- Battle of Sampur: Part of the Sri Lankan civil war
| Date | 28 August 2006 – 4 September 2006 |
| Location | Sampur, Sri Lanka |
| Result | Sri Lankan Army victory |

Belligerents
- Sri Lanka: Liberation Tigers of Tamil Eelam

Commanders and leaders
- Brigadier Sarath Wijesinghe: V. Prabhakaran

Units involved
- Sri Lanka Armed Forces Sri Lanka Army; ;: Unknown

Casualties and losses
- 33 killed (SLA claim) ^{[citation needed]}: 200+ killed (SLA claim) ^{[citation needed]} 97 Civilians killed, 215 Civilians injured and 46,000 were displaced (LTTE claim)

= Battle of Sampur =

The Battle of Sampur was fought in 2006 for the town of Sampur during the Sri Lankan civil war.

==Background==

Since the resumption of violence, concerns were mounting among the military establishment that the strategically crucial Sri Lanka Navy base in Trincomalee was under grave threat from LTTE gun positions located in and around Sampur, which lies across the Koddiyar Bay from Trincomalee. Artillery fired from LTTE bases in the area could potentially cripple the naval base, bringing it to a complete standstill and therefore cutting the only military supply chain to Jaffna. All movements of naval vessels were also under the constant surveillance of the LTTE. These fears were backed up by a United States military advisory team which visited the island in 2005.

==The battle==

Following the clashes in Mavil Aru (Mavil Oya) and Muttur (Mooduthara), the LTTE had intensified attacks targeting the naval base in Trincomalee, and in a speech on 21 August, Sri Lankan president Mahinda Rajapakse made clear the government intentions were to neutralise the LTTE threat from Sampur. On 28 August, the Sri Lankan military launched an assault to retake the LTTE camps in Sampur, and the adjoining Kaddaiparichchan and Thoppur (Thuupapura) areas. This led the LTTE to declare that if the offensive continued, the ceasefire would be officially over.

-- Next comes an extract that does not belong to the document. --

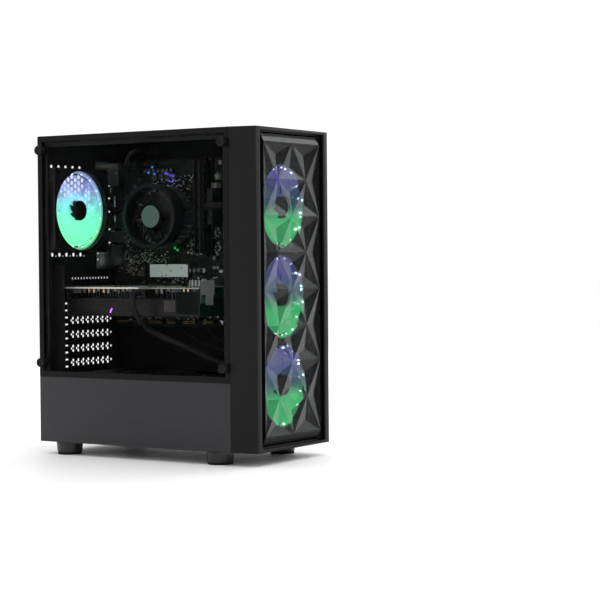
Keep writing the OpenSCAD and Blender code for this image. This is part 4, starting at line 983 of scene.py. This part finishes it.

After steady progress, Sri Lankan security forces led by Brigade Commander Sarath Wijesinghe re-captured Sampur (Somapura) from the LTTE on 4 September, and began to establish military bases there, as the LTTE admitted that the army had control of the area and stated their cadres withdrew from the strategically important town. It marked the first significant territorial change of hands since the signing of the ceasefire agreement in 2002. The Sri Lankan Military claimed that it lost 33 soldiers in the offensive. The Sri Lankan Military further claimed that and over 200 LTTE cadres were killed. LTTE claimed that 97 civilians were killed and over 215 civilians were further injured as a result of the military offensive. LTTE also pointed out that this offensive was a violation of the Cease Fire Agreement by the Sri Lankan Military.